What is a Gangway Round and How is it Used by Startups?

bridge investment

In the world of startup finance, a bridge round refers to efforts by young companies to raise a small amount of money to help them get to their next major round of financing. Bridge rounds usually occur when companies have fallen behind plan and missed a milestone.

These days I am seeing a very specific kind of bridge round becoming very common — so common, in fact, that it has almost become a specialty of mine and my co-investors. I am calling this the “gangway” round, after the bridge used to board a ship from the pier.

Gangway Round is a Special Kind of Bridge Investment

I define a “gangway round” as a bridge round that is designed to get young companies the money that they need to onboard customers who have committed to purchase their products, but who have not yet paid for them.
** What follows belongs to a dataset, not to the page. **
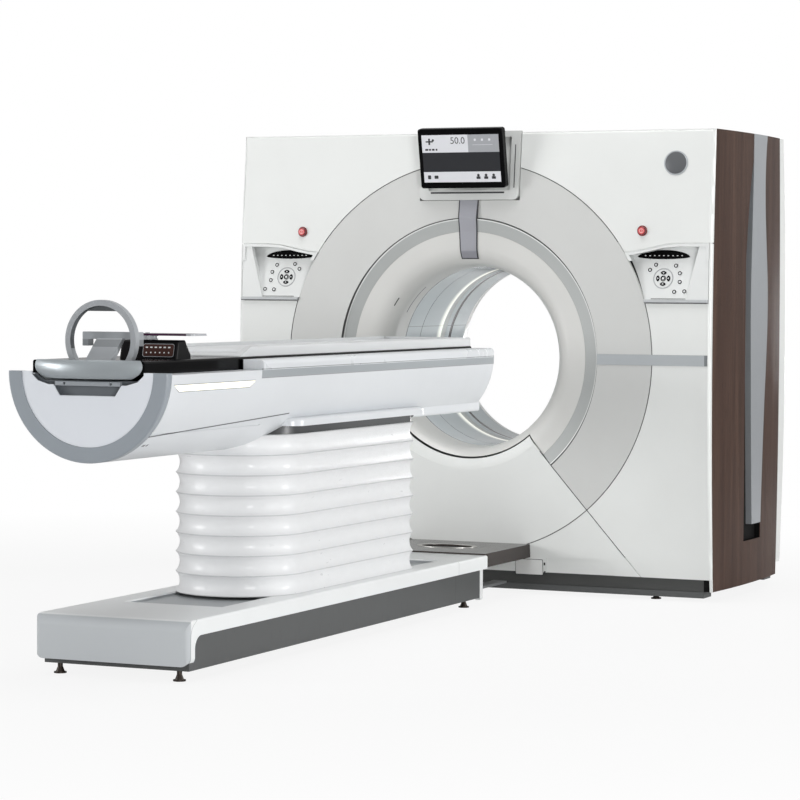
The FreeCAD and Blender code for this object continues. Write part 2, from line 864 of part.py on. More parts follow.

This kind of round is increasingly common.

Founders of high growth potential start-ups often convince customers to buy their products and services, but need to make small modifications to their offerings before customers will use them or need to onboard the customers before the clients have paid.

Many inexperienced founders underestimate the time it takes to convince potential customers to adopt a product, the degree of modification that they need to make to their offerings before the customers will use them, the need to spend resources onboarding customers, or how slowly big businesses pay. As a result, the startups are faced with a dilemma: they have committed customers with signed contracts, but don’t have the money to bring on those committed buyers in a timely manner. They need to raise a very small bridge round to come up with the money to bring the customers on board and begin collecting sales revenues.

Over the past few months, at least two-thirds of the pitches I have seen from young companies have been for post-seed investment financing rounds of between $50,000 and $100,000 where the use of funds is to onboard committed customers — what I am calling gangway rounds. These are very attractive rounds for investors who make quick decisions.

Gangway rounds are usually done with convertible notes. This allows the founder to limit dilution. The convertible note will not trigger existing funding to convert at a low valuation later, just the new round. This means relatively little dilution to the founder. For example, a company that has already raised $500,000 at a $5 million valuation cap on a convertible note, might raise $50,000 at a $2 million valuation cap on a gangway round. When the company raises a Series A round in the future, only $50,000 converts at the investor-favorable cap — too small an amount to reduce the founders’ share of equity by much.

The use of a convertible note also allows the founder to present new investors with an attractive deal in return for solving their cash flow problem by acting quickly. The investors providing the small round get a much more attractive valuation cap than funding that was previously raised. Moreover, their risk is generally lower because the money is being used to solve a very specific cash flow problem — to get the customers’ payments in.

The gangway round can be done without irritating existing investors. By offering the same terms to current financiers first, founders can ensure that existing investors are on board. It’s hard to get angry at a founder for raising money from someone else at a more attractive valuation cap than you invested when you have turned down the opportunity to invest more money.

These days I seem to be doing nothing but talking to founders of startups with $150,000 or so in annual sales who need $50,000 or so to double their revenue by onboarding committed customers. In return for making a decision in a week and wiring money within two, my co-investors and I are getting valuation caps that are half of where they would ordinarily be. This could become an investment specialty.